*REQUEST:*
Begin at the line containing "frame * piece" and stop at the line containing "for member in"; copy those lines exactly, ends included, and nothing else.

Records from a data source
|---|
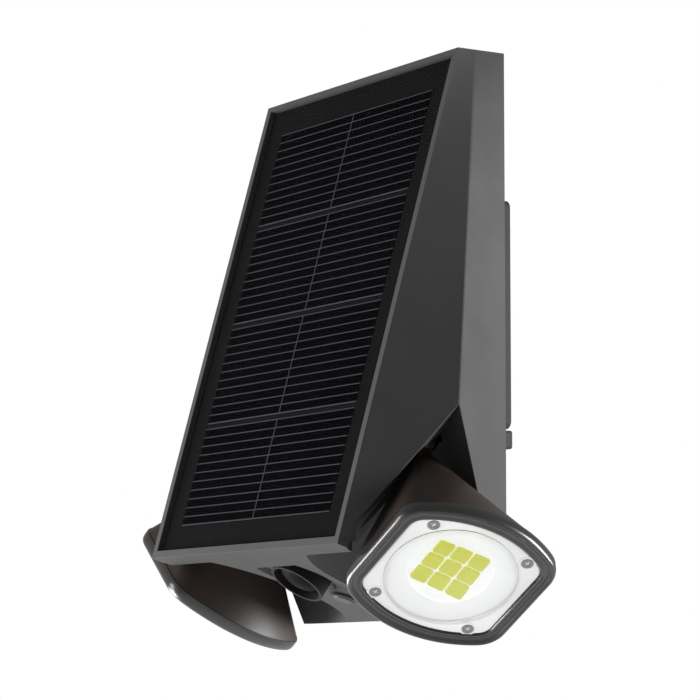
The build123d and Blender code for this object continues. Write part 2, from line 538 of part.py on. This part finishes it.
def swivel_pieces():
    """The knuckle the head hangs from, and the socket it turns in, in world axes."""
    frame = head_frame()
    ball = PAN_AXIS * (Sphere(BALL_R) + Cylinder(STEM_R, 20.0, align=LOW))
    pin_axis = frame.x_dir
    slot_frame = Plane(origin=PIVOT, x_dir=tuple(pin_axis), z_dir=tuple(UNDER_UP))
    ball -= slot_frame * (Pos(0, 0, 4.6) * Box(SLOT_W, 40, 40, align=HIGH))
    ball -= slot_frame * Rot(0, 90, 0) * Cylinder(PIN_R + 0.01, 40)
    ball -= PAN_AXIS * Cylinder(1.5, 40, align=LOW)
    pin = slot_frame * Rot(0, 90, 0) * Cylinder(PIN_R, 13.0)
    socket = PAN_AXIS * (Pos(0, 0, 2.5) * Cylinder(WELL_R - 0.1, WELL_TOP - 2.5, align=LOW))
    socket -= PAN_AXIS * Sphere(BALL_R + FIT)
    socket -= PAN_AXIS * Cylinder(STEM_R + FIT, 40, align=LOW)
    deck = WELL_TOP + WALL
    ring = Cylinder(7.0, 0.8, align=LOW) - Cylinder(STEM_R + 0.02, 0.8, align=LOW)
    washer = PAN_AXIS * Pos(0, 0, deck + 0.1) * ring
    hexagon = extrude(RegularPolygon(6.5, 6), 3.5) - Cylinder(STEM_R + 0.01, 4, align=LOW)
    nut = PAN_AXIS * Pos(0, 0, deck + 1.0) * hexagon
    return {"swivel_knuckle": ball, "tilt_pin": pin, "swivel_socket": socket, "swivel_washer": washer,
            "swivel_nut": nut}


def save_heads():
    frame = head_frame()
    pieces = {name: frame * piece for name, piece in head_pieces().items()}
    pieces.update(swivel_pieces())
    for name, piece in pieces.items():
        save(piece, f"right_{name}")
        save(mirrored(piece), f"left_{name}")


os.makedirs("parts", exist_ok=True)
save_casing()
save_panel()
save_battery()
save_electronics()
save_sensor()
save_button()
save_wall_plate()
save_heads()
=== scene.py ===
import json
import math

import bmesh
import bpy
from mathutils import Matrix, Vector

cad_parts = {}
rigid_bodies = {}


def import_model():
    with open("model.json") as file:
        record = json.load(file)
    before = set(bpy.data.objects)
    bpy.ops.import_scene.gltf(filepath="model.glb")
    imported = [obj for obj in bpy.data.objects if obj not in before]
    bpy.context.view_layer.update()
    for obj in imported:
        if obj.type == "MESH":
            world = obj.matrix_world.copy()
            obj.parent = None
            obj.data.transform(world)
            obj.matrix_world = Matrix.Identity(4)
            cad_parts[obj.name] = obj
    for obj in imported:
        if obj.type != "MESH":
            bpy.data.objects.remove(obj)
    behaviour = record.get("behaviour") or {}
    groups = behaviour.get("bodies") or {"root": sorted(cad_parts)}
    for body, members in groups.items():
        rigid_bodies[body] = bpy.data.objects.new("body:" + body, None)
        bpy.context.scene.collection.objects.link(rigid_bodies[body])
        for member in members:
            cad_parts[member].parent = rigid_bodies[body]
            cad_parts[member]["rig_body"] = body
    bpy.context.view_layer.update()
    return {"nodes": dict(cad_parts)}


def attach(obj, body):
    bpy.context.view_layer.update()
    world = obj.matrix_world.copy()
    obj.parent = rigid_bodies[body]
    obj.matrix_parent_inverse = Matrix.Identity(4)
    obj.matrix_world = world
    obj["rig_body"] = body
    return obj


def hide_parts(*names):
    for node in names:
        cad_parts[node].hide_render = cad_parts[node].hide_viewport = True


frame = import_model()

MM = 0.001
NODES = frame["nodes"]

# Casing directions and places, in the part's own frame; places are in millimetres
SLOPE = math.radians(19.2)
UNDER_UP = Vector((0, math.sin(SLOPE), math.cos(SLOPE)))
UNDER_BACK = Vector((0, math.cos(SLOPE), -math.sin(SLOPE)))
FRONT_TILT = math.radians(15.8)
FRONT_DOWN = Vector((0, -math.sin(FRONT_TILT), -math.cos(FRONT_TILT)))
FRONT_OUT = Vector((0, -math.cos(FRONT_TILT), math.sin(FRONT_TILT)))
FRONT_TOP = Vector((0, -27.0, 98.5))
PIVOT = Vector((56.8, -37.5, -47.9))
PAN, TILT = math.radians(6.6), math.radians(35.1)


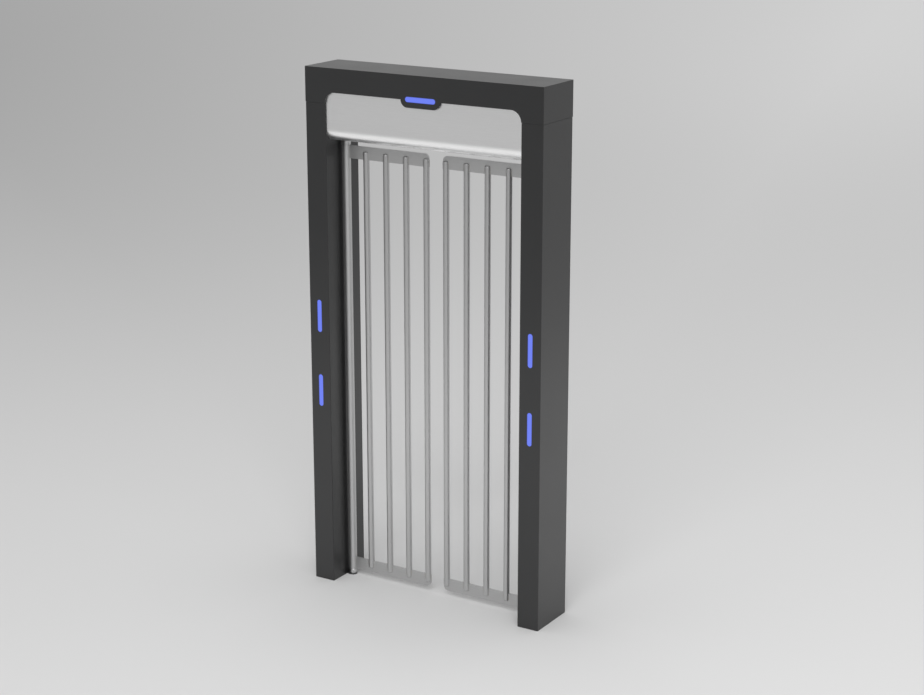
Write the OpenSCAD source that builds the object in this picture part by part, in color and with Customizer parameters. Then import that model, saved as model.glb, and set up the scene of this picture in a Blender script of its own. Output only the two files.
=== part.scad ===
|---|
*SOLVED EXERCISE:*
    pieces = {name: frame * piece for name, piece in head_pieces().items()}
    pieces.update(swivel_pieces())
    for name, piece in pieces.items():
        save(piece, f"right_{name}")
        save(mirrored(piece), f"left_{name}")


os.makedirs("parts", exist_ok=True)
save_casing()
save_panel()
save_battery()
save_electronics()
save_sensor()
save_button()
save_wall_plate()
save_heads()
=== scene.py ===
import json
import math

import bmesh
import bpy
from mathutils import Matrix, Vector

cad_parts = {}
rigid_bodies = {}


def import_model():
    with open("model.json") as file:
        record = json.load(file)
    before = set(bpy.data.objects)
    bpy.ops.import_scene.gltf(filepath="model.glb")
    imported = [obj for obj in bpy.data.objects if obj not in before]
    bpy.context.view_layer.update()
    for obj in imported:
        if obj.type == "MESH":
            world = obj.matrix_world.copy()
            obj.parent = None
            obj.data.transform(world)
            obj.matrix_world = Matrix.Identity(4)
            cad_parts[obj.name] = obj
    for obj in imported:
        if obj.type != "MESH":
            bpy.data.objects.remove(obj)
    behaviour = record.get("behaviour") or {}
    groups = behaviour.get("bodies") or {"root": sorted(cad_parts)}
    for body, members in groups.items():
        rigid_bodies[body] = bpy.data.objects.new("body:" + body, None)
        bpy.context.scene.collection.objects.link(rigid_bodies[body])
        for member in members:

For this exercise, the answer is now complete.